[Start SOURCE EXCERPT]
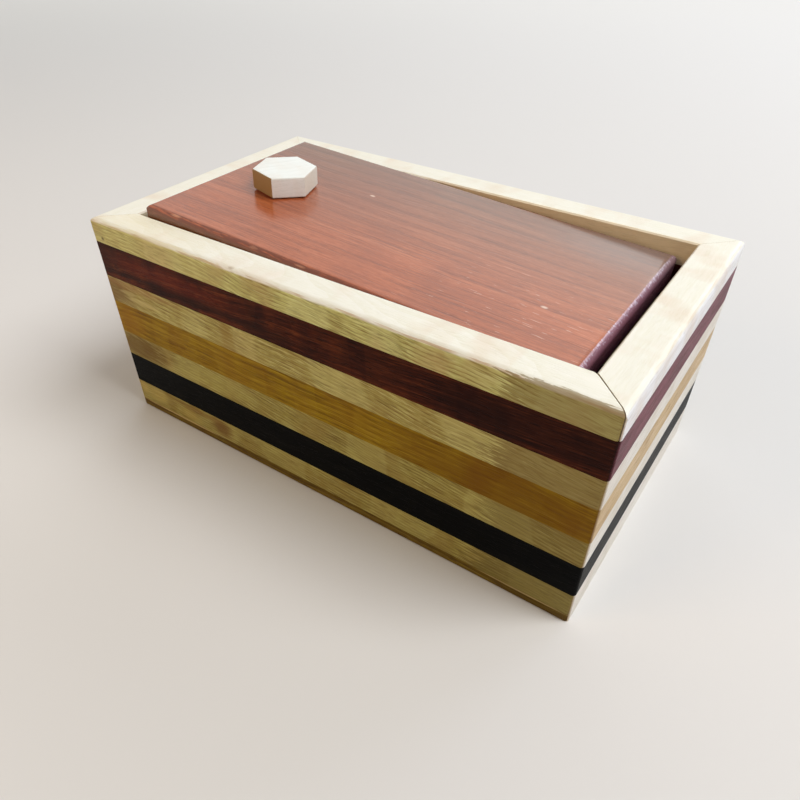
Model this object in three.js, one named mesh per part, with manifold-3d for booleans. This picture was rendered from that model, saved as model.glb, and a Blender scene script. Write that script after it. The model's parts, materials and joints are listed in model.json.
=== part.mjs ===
// Puzzle box in millimetres, +Z up, origin under the middle of the box.
// The front faces -Y and the knob end of the lid is the left, -X.
// Four mitred walls are glued up from seven strips each, so the stripes run round the box.
// The lid swings on two hidden pins, a turn knob works the latch under it, and the base slides out.
import * as THREE from 'three';
import { mergeVertices } from 'three/addons/utils/BufferGeometryUtils.js';
import Module from 'manifold-3d';

const wasm = await Module();
wasm.setup();

// Walls
const BOX_LENGTH = 190;
const BOX_WIDTH = 109;
const WALL = 12;
const RIM_ROUND = 2.3; // outer top edge
const RIM_EASE = 0.5; // inner top edge
const CORNER_EASE = 1.2; // outer upright corners
const MITRE_GAP = 0.05; // glue line, on each side of a mitre
const OPEN_MITRE = { outer: 0.3, inner: 0.5, tip: 2.5 }; // front right: opened, its sharp tip worn off

// Strips of a wall, from the table up
const LAYERS = [
  { name: 'foot', height: 12.8, wood: 'pale' },
  { name: 'black', height: 12.9, wood: 'black' },
  { name: 'lower_pale', height: 10.2, wood: 'pale' },
  { name: 'gold', height: 12.9, wood: 'gold' },
  { name: 'upper_pale', height: 10.2, wood: 'pale' },
  { name: 'red', height: 12.9, wood: 'red' },
  { name: 'rim', height: 8.2, wood: 'pale' },
];

// Sliding base, held by bevelled edges in the side walls
const BASE_LIFT = 0.3; // clear of the table
const BASE_TOP = 3.4;
const BASE_SLIDE_GAP = 0.15; // under the front wall
const BASE_BEVEL_TOP = 2.6; // how far the panel reaches into a side wall, at its top face
const BASE_BEVEL_FOOT = 0.4; // and at its bottom face
const BASE_EDGE_GAP = 0.3;
const BATTEN = { length: 90, width: 5, height: 6, inset: 1.2 };

// False floor in a groove of the black strips
const FLOOR_Z = 16;
const FLOOR_THICK = 3.4;
const FLOOR_GROOVE = { height: 3.5, depth: 4 };
const FLOOR_REACH = 3.8; // how far the floor goes into the groove

// Lid, hung near its right end; its own frame starts at the hinge pins
const PIVOT_X = 55;
const PIVOT_Z = 72.1;
const LID_TILT = THREE.MathUtils.degToRad(3); // knob end up, on its rests
const LID_LEFT = -135.3;
const LID_RIGHT = 23.1;
const LID_THICK = 9.5;
const LID_SIDE_GAP = 0.6;
const LID_ROUND = 2.8;
const LID_CORNER = 1.2; // upright corners
const LID_UNDER_EASE = 0.4;
const PIN_RADIUS = 2;
const PIN_IN_WALL = 7;
const PIN_IN_LID = 6.5;
const PIN_GLUE_GAP = 0.15;
const PIN_TURN_GAP = 0.2;
const PIN_END_GAP = 0.4;
const REST = { length: 7, width: 10, height: 9, gap: 0.3 };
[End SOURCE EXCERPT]
SHORT TASK
Nothing in the data may differ; print all of it exactly as written.

SOLUTION TO THIS EXERCISE
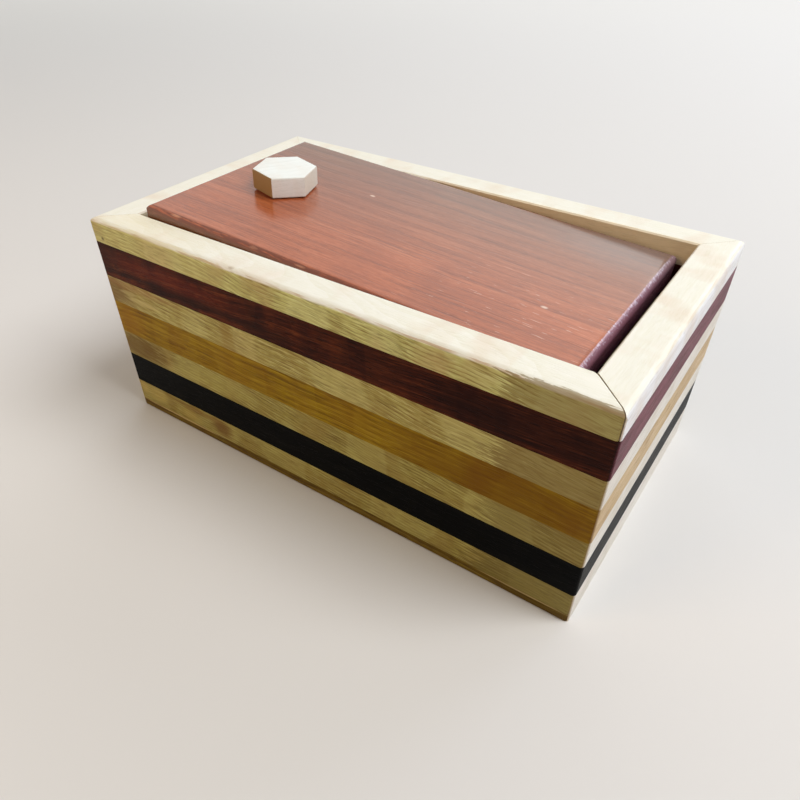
Model this object in three.js, one named mesh per part, with manifold-3d for booleans. This picture was rendered from that model, saved as model.glb, and a Blender scene script. Write that script after it. The model's parts, materials and joints are listed in model.json.
=== part.mjs ===
// Puzzle box in millimetres, +Z up, origin under the middle of the box.
// The front faces -Y and the knob end of the lid is the left, -X.
// Four mitred walls are glued up from seven strips each, so the stripes run round the box.
// The lid swings on two hidden pins, a turn knob works the latch under it, and the base slides out.
import * as THREE from 'three';
import { mergeVertices } from 'three/addons/utils/BufferGeometryUtils.js';
import Module from 'manifold-3d';

const wasm = await Module();
wasm.setup();

// Walls
const BOX_LENGTH = 190;
const BOX_WIDTH = 109;
const WALL = 12;
const RIM_ROUND = 2.3; // outer top edge
const RIM_EASE = 0.5; // inner top edge
const CORNER_EASE = 1.2; // outer upright corners
const MITRE_GAP = 0.05; // glue line, on each side of a mitre
const OPEN_MITRE = { outer: 0.3, inner: 0.5, tip: 2.5 }; // front right: opened, its sharp tip worn off

// Strips of a wall, from the table up
const LAYERS = [
  { name: 'foot', height: 12.8, wood: 'pale' },
  { name: 'black', height: 12.9, wood: 'black' },
  { name: 'lower_pale', height: 10.2, wood: 'pale' },
  { name: 'gold', height: 12.9, wood: 'gold' },
  { name: 'upper_pale', height: 10.2, wood: 'pale' },
  { name: 'red', height: 12.9, wood: 'red' },
  { name: 'rim', height: 8.2, wood: 'pale' },
];

// Sliding base, held by bevelled edges in the side walls
const BASE_LIFT = 0.3; // clear of the table
const BASE_TOP = 3.4;
const BASE_SLIDE_GAP = 0.15; // under the front wall
const BASE_BEVEL_TOP = 2.6; // how far the panel reaches into a side wall, at its top face
const BASE_BEVEL_FOOT = 0.4; // and at its bottom face
const BASE_EDGE_GAP = 0.3;
const BATTEN = { length: 90, width: 5, height: 6, inset: 1.2 };

// False floor in a groove of the black strips
const FLOOR_Z = 16;
const FLOOR_THICK = 3.4;
const FLOOR_GROOVE = { height: 3.5, depth: 4 };
const FLOOR_REACH = 3.8; // how far the floor goes into the groove

// Lid, hung near its right end; its own frame starts at the hinge pins
const PIVOT_X = 55;
const PIVOT_Z = 72.1;
const LID_TILT = THREE.MathUtils.degToRad(3); // knob end up, on its rests
const LID_LEFT = -135.3;
const LID_RIGHT = 23.1;
const LID_THICK = 9.5;
const LID_SIDE_GAP = 0.6;
const LID_ROUND = 2.8;
const LID_CORNER = 1.2; // upright corners
const LID_UNDER_EASE = 0.4;
const PIN_RADIUS = 2;
const PIN_IN_WALL = 7;
const PIN_IN_LID = 6.5;
const PIN_GLUE_GAP = 0.15;
const PIN_TURN_GAP = 0.2;
const PIN_END_GAP = 0.4;
const REST = { length: 7, width: 10, height: 9, gap: 0.3 };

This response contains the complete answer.